S’ils ne parviennent pas à lui fournir des arguties, qui justifieraient la nécessité de la vie, le héros s’épargnera toute culpabilité avant de poser l’acte fatal pour échapper, contrairement à Sisyphe, à l'obligation de rouler son rocher au sommet d’une montagne. Étant physicien, il avait cru élucider le dilemme que pose l’existence. Mais l’humanité ne se réduit pas à une accumulation de molécules que l'on analyse.

Les saintes Véroniques et les saints Josephs d’Arimathie que le héros a convoqués pour l’aider à monter au calvaire se sont assis sur sa croix en lui tenant des propos stériles. Mais le bavardage est très révélateur de la piètre image qu’il projette. C’est un savant prétentieux, brillant certes, mais il a passé sa vie dans une tour, indifférent aux autres alors qu’à 47 ans, il accomplit un virage à 180 degrés pour que l’on verse quelques larmes sur l’absurdité de la vie. Déception ! On lui commande de se retrousser les manches pour soigner sa peste existentielle. On ne fuit pas la maladie, on l’assume comme le médecin de La Peste. La sagesse n'est pas de se clouer au gibet de la croix, chante John Littleton.

En somme, il s’agit d’une réflexion philosophique, kaléidoscopique de par la diversité de ceux que le héros a consultés. Derrière cet exercice shakespearien, on sent qu’il faille adopter un existentialisme utilitariste pour survivre dans la jungle humaine.

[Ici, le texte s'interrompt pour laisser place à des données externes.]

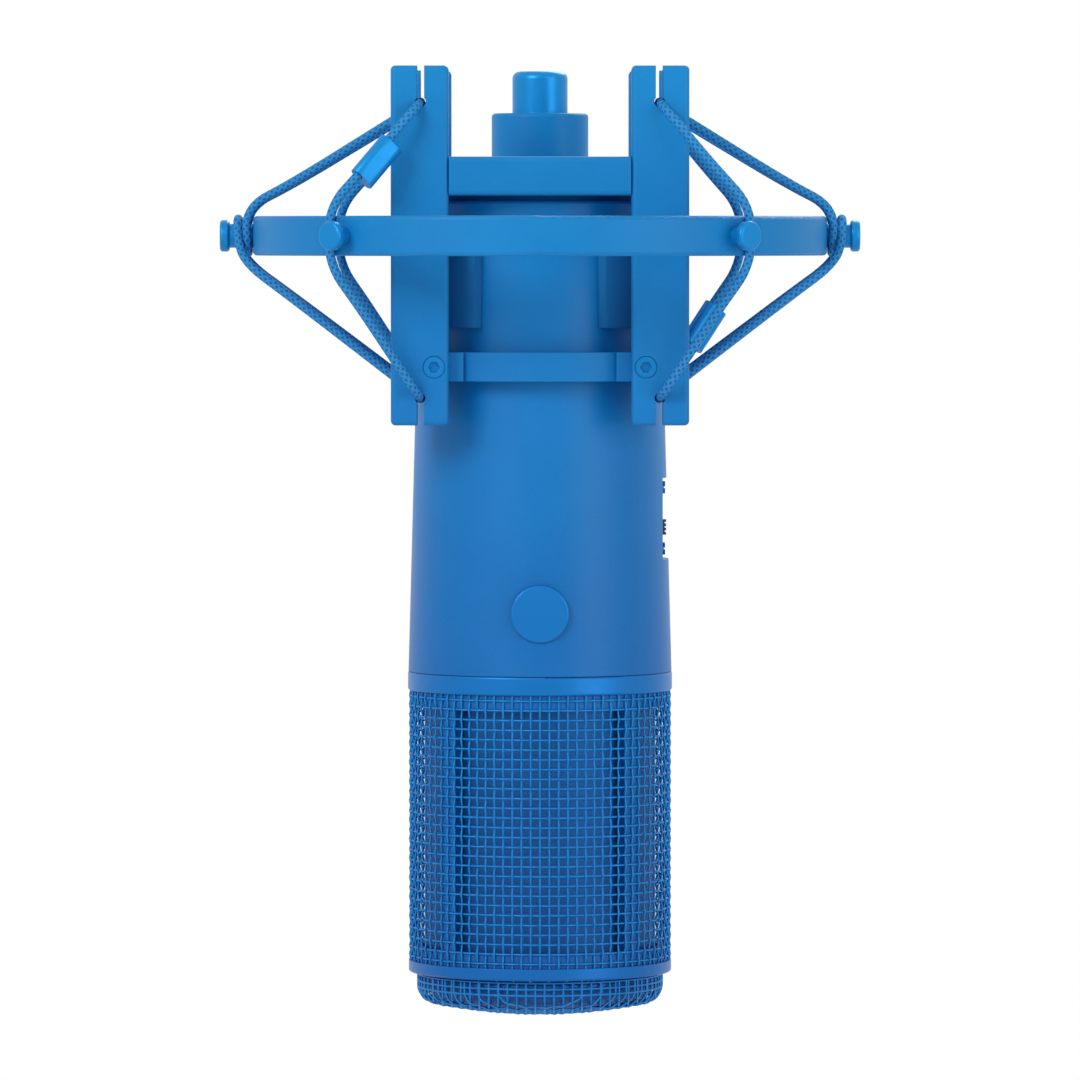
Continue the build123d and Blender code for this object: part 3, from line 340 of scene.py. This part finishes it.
def solder_mask():
    finish = Finish("green_solder_mask", Metallic=0.0)
    _, _, y, z = finish.place()
    bend = (z * (math.tau / TRACK_BEND)).sine() * 2.0
    tracks = (y * (math.tau / TRACK_PITCH) + bend).sine()
    copper = tracks.above(TRACK_LIMIT)
    green = colour(18, 84, 52)
    finish.drive("Base Color", finish.mix(copper, green, colour(40, 120, 70)))
    finish.drive("Roughness", copper * 0.1 + 0.3)
    finish.bumpy(copper, 0.02 * MM, 0.1 * MM)
    return finish.material


soft_rubber = rubber()
steel = bright_metal("drawn_steel", (0.72, 0.73, 0.75, 1.0), 900.0, 0.3)
plain_aluminium = bright_metal("machined_aluminium", (0.78, 0.79, 0.81, 1.0), 600.0, 0.36)
gold = bright_metal("gold_plate", colour(232, 190, 110), 1200.0, 0.24)
film = bright_metal("sputtered_gold_film", colour(240, 205, 140), 80.0, 0.16)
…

Fidèle à la facture dichotomique de ses oeuvres, l'auteur divise celle-ci entre les pensées d’un prof, qui se prend pour le Christ au désert, et les monologues de ses amis. La facture n’est pas sans causer quelque ennui de par sa redondance qu’atténue une écriture limpide. Bref, inspiré d’une vaste culture, ce regard sur la via dolorosa laisse entendre encore John Littleton qui chante Gethsémani.
Et vous profanerez toute la paix du monde
En faisant retentir les cris de votre orgueil
Et vous vous en irez pour conquérir le monde
Mais vous n'y sèmerez que la ruine et le deuil.